Pakistan, according to Prof Shahna Kazmi, Pro-Vice Chancellor of Karachi University, has no independent system to monitor radiation leaks at its nuclear plants. This makes difficult a proper scientific assessment of the October leak at KANUPP, though Zaheer Ayub Baig, the director-general of the Pakistan Nuclear Regulatory Authority (PNRA) denied any radioactivity at the plant. The KANUPP spokesman Tariq Rashid added: “There was some level of radiation but nothing to worry about.” He however declined to quantify the heavy water that had leaked. ““I can’t state the quantity of heavy water that was leaked. We don’t quantify that,” he was quoted as saying in the Express Tribune.

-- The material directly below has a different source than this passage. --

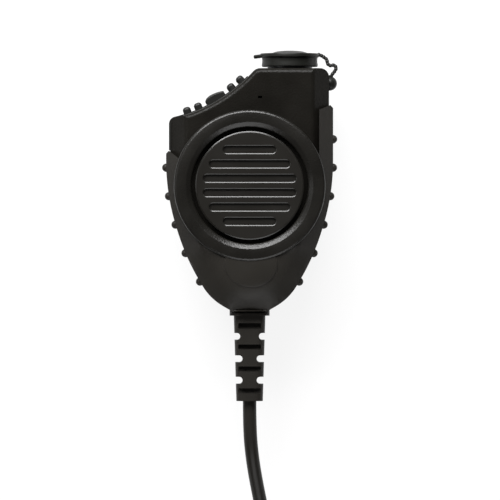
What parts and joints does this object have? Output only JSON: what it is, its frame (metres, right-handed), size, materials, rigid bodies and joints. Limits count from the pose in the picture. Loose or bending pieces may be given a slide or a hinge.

Ayub has asserted that these plants are designed ‘considering that such problems will occur’. He said: “We have already taken a lot of precautions and one of those is that KANUPP won’t produce more than 80 MW.”
KANUPP is located about 30km (15 miles) from Karachi on the Arabian coast; it started operations in late 1972. It completed its 30-year life span in 2002 and since has been upgraded. But the plant is slated to be decommissioned by 2016, when the extension expires but a KANUPP official reportedly said on the condition of not being named in the media dispatches that the management was reviewing ways to upgrade the facility so that it can operate for two to three more years.
Chances of heavy water leaks rise as the plant ages, Prof Shahna Kazmi points out. Since KANUPP is a shore based plant there is danger of marine life in the sea if the radioactive content in the leakage is high. Water surrounding Charna Island near Kanupp is known for its beautiful corals.
According to marine scientists, when radioactive material enters the sea and is consumed by shrimp or small fish, the magnitude of radioactivity multiplies 10 times in the sea animal which eats it. This process continues with the radioactive intensity increasing each time, and it nullifies in the process sea water’s inherent ability to dilute the radioactive substance. All this poses a natural danger to the human habitations on the coast.
Key word in N-plants should therefore ideally be safety and not mere concerns over the life cycle of the plants.